Data supplied:
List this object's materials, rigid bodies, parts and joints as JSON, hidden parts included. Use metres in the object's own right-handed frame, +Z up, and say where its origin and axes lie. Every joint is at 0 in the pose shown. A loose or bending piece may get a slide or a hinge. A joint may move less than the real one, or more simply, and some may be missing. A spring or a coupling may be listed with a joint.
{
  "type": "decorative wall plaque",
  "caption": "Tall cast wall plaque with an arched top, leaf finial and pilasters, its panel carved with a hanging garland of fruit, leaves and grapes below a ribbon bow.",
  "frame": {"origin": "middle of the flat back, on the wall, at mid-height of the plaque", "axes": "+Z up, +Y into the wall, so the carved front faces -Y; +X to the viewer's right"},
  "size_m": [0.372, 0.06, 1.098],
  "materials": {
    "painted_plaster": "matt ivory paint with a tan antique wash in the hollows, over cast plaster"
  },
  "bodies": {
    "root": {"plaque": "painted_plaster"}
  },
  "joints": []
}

* * *

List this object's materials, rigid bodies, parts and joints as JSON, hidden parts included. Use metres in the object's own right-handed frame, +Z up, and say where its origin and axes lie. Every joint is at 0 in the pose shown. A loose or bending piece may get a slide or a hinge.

...

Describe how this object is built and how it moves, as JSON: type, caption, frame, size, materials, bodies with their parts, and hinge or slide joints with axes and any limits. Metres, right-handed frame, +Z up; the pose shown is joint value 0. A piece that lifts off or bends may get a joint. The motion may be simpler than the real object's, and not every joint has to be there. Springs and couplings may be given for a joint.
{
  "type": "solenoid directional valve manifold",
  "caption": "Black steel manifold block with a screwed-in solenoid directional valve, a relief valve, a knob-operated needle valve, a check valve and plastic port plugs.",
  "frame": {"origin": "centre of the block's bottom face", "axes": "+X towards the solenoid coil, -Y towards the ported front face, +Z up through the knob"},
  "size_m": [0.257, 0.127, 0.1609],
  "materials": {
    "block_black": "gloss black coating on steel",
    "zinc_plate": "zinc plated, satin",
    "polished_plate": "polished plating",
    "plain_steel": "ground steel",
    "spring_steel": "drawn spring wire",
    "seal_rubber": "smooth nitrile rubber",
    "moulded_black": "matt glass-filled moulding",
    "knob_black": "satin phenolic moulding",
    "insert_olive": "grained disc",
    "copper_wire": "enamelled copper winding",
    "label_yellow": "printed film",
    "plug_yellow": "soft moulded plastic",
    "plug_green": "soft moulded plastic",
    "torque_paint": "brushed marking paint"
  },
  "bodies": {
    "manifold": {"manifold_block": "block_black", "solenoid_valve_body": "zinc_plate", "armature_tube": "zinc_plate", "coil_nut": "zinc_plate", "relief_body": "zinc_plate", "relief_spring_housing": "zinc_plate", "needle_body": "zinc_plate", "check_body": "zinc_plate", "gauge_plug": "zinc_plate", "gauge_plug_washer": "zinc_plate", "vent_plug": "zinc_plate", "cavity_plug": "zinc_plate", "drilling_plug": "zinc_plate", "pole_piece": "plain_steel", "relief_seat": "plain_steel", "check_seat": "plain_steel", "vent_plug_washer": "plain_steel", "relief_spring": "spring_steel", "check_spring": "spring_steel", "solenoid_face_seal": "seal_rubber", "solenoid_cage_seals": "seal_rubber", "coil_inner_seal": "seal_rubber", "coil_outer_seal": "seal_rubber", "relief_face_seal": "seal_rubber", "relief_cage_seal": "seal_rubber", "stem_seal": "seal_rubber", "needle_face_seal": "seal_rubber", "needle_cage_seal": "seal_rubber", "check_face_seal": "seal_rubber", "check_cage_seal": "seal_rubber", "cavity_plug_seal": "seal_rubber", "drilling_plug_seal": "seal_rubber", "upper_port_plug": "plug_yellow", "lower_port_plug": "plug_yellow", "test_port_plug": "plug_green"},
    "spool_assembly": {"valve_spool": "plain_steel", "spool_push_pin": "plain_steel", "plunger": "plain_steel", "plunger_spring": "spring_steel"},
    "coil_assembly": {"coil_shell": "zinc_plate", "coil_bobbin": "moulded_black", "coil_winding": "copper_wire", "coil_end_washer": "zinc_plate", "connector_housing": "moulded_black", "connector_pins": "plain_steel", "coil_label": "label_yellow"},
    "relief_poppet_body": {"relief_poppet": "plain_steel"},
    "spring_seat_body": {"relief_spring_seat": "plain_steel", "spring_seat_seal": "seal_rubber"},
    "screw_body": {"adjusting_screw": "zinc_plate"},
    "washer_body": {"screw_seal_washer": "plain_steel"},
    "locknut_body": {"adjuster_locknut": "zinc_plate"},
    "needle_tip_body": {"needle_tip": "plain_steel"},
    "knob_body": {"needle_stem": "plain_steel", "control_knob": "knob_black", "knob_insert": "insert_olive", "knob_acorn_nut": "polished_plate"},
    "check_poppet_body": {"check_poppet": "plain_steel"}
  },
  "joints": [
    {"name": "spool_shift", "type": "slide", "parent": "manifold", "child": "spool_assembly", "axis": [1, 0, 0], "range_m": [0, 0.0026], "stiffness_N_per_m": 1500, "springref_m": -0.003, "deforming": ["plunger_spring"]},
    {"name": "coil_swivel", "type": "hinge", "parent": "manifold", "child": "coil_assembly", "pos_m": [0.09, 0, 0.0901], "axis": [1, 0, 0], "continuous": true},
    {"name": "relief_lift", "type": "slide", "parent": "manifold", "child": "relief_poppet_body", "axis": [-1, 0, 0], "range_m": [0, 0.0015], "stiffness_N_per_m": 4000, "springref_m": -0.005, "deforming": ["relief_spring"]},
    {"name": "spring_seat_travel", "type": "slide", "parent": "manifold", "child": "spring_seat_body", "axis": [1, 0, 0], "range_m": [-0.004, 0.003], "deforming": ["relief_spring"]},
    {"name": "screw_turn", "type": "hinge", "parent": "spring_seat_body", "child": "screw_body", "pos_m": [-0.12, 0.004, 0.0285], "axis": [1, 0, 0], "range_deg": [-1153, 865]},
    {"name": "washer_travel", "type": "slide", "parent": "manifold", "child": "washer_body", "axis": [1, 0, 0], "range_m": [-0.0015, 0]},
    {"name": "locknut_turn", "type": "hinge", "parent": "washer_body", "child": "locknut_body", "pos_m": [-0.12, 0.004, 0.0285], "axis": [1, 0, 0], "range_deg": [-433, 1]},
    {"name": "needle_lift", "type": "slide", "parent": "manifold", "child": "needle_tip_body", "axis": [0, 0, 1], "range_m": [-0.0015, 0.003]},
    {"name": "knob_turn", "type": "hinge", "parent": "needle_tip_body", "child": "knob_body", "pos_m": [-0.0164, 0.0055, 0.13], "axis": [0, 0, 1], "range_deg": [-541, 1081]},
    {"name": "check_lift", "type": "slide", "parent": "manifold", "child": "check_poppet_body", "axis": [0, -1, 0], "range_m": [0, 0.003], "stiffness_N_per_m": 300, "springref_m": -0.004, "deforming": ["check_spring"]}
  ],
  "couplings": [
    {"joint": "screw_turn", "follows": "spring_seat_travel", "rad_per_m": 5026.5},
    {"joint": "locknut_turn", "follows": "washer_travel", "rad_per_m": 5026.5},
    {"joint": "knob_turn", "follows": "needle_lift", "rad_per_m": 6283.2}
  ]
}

Exercise task: Search the preceding listing for the word "frame" and pull out every line that holds it.

Output for this exercise:
List this object's materials, rigid bodies, parts and joints as JSON, hidden parts included. Use metres in the object's own right-handed frame, +Z up, and say where its origin and axes lie. Every joint is at 0 in the pose shown. A loose or bending piece may get a slide or a hinge. A joint may move less than the real one, or more simply, and some may be missing. A spring or a coupling may be listed with a joint.
  "frame": {"origin": "middle of the flat back, on the wall, at mid-height of the plaque", "axes": "+Z up, +Y into the wall, so the carved front faces -Y; +X to the viewer's right"},
List this object's materials, rigid bodies, parts and joints as JSON, hidden parts included. Use metres in the object's own right-handed frame, +Z up, and say where its origin and axes lie. Every joint is at 0 in the pose shown. A loose or bending piece may get a slide or a hinge.
Describe how this object is built and how it moves, as JSON: type, caption, frame, size, materials, bodies with their parts, and hinge or slide joints with axes and any limits. Metres, right-handed frame, +Z up; the pose shown is joint value 0. A piece that lifts off or bends may get a joint. The motion may be simpler than the real object's, and not every joint has to be there. Springs and couplings may be given for a joint.
  "frame": {"origin": "centre of the block's bottom face", "axes": "+X towards the solenoid coil, -Y towards the ported front face, +Z up through the knob"},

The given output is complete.